--- Begin Material provided ---

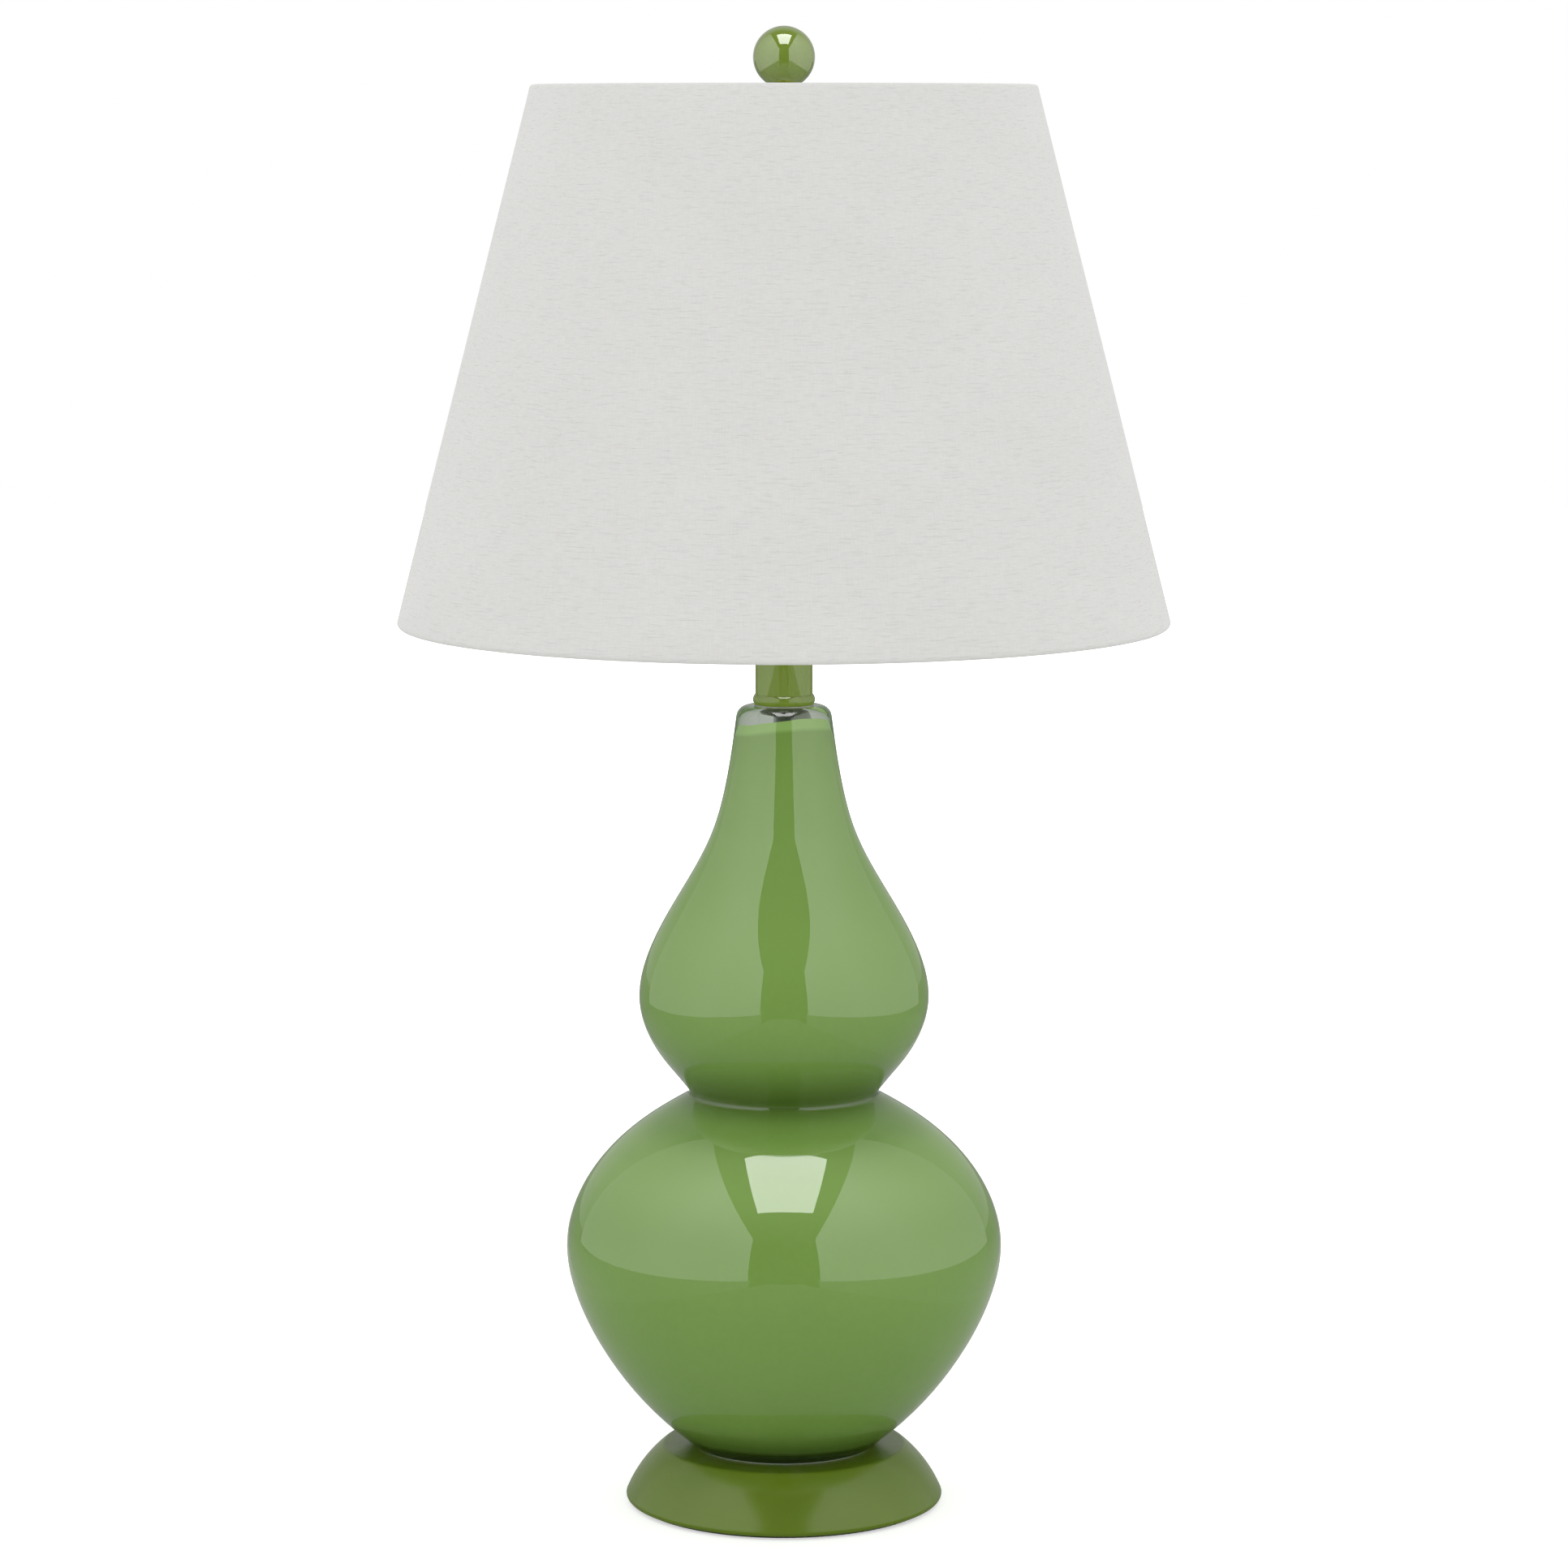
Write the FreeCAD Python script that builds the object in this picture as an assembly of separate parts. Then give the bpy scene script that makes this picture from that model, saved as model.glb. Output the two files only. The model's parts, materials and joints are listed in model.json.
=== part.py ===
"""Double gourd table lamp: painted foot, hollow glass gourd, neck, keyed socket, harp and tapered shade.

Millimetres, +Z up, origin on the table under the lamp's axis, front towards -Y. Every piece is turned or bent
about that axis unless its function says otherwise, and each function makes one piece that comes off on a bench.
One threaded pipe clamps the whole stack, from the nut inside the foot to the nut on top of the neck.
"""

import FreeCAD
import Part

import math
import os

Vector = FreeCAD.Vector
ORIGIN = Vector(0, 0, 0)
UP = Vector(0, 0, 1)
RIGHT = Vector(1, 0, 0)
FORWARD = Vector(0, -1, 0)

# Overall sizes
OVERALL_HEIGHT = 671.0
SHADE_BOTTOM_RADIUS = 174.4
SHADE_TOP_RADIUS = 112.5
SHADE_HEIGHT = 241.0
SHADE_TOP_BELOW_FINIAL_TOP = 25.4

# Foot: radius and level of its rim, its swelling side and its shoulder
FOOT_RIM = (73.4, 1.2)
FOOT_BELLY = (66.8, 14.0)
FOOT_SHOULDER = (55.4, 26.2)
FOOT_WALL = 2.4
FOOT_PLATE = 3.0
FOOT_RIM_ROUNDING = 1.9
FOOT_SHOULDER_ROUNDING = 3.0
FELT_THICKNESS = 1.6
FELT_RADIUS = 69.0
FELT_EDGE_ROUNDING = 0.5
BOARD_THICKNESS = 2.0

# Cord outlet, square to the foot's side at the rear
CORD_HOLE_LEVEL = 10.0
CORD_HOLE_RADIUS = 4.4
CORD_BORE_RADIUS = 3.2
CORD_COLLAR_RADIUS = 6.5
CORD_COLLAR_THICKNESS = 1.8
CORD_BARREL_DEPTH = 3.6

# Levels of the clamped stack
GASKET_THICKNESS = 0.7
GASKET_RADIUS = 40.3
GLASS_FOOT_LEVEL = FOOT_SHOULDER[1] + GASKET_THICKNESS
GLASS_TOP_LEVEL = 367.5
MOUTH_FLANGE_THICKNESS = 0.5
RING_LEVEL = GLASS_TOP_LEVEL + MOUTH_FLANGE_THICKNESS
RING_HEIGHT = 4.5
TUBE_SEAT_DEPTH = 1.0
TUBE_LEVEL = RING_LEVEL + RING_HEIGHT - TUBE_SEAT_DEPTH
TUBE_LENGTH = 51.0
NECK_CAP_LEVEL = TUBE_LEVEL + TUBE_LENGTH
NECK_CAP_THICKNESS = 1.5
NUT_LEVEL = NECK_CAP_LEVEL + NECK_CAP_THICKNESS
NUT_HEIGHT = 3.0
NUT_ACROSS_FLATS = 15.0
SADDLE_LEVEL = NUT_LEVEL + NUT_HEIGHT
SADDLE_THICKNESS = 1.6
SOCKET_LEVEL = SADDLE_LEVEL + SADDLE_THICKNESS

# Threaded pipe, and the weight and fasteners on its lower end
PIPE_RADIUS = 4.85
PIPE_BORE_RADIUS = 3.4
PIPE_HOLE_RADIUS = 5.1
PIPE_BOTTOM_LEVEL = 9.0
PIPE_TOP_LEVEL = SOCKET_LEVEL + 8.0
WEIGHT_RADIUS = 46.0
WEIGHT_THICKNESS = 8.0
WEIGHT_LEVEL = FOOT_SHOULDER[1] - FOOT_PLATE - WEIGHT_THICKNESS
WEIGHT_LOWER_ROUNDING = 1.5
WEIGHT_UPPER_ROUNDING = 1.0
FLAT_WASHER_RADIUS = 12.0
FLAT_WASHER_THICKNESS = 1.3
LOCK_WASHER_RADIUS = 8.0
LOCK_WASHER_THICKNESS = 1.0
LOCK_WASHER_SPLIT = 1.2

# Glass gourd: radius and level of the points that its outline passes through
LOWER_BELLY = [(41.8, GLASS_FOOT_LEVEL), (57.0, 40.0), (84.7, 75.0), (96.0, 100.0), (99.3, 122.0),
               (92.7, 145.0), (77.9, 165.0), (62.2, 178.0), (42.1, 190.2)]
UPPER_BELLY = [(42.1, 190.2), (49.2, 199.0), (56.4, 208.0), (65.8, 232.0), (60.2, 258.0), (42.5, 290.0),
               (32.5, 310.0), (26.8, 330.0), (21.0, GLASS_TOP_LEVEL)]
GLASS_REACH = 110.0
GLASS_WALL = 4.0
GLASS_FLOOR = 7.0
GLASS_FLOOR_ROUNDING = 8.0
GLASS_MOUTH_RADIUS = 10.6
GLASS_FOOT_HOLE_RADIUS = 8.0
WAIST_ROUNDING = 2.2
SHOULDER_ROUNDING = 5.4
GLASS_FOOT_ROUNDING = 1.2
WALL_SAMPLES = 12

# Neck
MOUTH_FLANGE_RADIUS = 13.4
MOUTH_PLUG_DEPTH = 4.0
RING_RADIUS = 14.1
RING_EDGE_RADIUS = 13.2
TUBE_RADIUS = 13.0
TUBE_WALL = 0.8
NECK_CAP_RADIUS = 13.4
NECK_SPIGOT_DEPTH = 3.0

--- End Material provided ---

- [Set exercise]:
Pick out all lines containing the string "FreeCAD".

- [Final result]:
Write the FreeCAD Python script that builds the object in this picture as an assembly of separate parts. Then give the bpy scene script that makes this picture from that model, saved as model.glb. Output the two files only. The model's parts, materials and joints are listed in model.json.
import FreeCAD
Vector = FreeCAD.Vector